**Work to complete**
Both the line containing "for node in" and the line containing "in imported if" are to be reproduced exactly, along with every line between them, and nothing more.

****

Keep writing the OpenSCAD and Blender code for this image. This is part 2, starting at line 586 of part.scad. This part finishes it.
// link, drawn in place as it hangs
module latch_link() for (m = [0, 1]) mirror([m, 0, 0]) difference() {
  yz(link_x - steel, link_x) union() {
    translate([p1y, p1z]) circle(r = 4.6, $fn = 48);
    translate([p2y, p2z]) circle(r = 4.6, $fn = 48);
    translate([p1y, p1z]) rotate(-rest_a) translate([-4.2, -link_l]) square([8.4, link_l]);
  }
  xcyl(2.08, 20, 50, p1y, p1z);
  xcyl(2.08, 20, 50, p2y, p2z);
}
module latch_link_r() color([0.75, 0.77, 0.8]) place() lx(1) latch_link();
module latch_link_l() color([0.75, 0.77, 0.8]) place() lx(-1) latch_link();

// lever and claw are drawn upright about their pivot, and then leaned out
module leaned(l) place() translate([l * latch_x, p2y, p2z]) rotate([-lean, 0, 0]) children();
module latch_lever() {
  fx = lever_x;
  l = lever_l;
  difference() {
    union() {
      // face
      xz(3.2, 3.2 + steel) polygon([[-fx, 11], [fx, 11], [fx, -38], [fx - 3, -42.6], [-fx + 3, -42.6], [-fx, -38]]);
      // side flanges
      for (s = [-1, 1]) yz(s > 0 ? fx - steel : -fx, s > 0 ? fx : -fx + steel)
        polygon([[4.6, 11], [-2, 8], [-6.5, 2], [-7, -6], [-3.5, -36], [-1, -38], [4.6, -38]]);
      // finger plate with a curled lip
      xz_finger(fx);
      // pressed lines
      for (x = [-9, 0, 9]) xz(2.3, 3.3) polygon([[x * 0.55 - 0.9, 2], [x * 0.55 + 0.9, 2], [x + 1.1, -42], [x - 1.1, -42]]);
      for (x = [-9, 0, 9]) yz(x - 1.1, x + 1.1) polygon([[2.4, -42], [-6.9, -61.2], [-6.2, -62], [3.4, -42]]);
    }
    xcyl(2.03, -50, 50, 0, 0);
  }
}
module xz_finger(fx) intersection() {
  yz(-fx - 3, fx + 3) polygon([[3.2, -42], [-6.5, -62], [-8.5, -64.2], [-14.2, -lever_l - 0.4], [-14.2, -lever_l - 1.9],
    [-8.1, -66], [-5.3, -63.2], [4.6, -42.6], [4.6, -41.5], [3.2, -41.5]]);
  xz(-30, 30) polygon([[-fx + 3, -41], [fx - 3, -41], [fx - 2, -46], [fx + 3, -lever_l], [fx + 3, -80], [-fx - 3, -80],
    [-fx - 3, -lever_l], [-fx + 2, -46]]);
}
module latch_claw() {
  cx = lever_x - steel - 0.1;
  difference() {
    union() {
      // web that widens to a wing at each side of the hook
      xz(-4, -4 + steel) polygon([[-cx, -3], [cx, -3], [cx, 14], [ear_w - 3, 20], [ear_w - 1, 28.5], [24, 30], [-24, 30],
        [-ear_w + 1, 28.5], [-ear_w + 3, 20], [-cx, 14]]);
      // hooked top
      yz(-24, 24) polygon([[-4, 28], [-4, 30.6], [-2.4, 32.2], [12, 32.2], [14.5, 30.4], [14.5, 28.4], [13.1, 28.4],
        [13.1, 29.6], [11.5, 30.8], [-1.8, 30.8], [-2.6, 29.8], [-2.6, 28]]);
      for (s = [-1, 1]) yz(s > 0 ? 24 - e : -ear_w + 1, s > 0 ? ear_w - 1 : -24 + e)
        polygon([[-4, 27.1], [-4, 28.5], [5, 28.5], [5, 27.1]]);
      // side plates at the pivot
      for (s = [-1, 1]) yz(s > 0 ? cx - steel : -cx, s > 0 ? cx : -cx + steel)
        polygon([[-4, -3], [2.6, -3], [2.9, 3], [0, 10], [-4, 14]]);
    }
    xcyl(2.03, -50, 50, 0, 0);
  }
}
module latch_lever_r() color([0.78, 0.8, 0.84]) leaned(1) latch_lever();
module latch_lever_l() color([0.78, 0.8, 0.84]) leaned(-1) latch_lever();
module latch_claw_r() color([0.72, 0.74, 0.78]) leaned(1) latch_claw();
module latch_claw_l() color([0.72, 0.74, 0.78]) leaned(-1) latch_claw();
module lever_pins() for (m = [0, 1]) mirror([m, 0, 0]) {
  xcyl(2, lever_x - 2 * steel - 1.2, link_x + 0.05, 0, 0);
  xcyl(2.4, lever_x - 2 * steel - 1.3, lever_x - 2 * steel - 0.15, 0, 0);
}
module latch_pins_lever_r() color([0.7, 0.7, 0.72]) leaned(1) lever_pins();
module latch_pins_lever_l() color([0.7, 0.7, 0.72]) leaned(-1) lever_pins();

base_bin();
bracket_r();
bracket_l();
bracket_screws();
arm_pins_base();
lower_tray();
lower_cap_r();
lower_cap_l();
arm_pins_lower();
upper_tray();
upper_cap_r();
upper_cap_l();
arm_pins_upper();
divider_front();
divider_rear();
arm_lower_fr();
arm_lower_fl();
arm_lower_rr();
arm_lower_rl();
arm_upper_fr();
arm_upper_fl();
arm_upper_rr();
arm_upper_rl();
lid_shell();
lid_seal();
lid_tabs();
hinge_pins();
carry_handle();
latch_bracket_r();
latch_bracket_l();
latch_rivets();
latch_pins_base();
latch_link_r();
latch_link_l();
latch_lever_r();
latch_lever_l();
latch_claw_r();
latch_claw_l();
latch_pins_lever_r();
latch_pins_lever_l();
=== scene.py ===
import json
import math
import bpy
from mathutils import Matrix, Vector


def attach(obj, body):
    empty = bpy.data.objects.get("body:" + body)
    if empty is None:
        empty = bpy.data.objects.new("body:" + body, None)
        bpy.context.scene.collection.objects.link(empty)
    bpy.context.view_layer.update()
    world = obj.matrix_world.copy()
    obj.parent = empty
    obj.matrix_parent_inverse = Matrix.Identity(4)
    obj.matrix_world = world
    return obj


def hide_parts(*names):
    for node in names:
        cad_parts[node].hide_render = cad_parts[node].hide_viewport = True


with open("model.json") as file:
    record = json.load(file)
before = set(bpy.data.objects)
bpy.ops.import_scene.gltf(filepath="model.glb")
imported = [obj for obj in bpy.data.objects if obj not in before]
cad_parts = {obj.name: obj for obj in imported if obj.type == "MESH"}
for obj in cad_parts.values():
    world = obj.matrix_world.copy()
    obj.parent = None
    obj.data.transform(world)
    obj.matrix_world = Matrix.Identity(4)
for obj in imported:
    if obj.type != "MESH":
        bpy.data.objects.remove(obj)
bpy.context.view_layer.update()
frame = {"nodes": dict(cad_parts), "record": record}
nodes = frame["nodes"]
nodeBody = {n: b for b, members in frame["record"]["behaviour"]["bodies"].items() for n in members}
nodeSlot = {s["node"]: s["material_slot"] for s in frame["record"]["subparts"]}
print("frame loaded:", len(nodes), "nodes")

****

**Reply to the exercise**
    for node in names:
        cad_parts[node].hide_render = cad_parts[node].hide_viewport = True


with open("model.json") as file:
    record = json.load(file)
before = set(bpy.data.objects)
bpy.ops.import_scene.gltf(filepath="model.glb")
imported = [obj for obj in bpy.data.objects if obj not in before]
cad_parts = {obj.name: obj for obj in imported if obj.type == "MESH"}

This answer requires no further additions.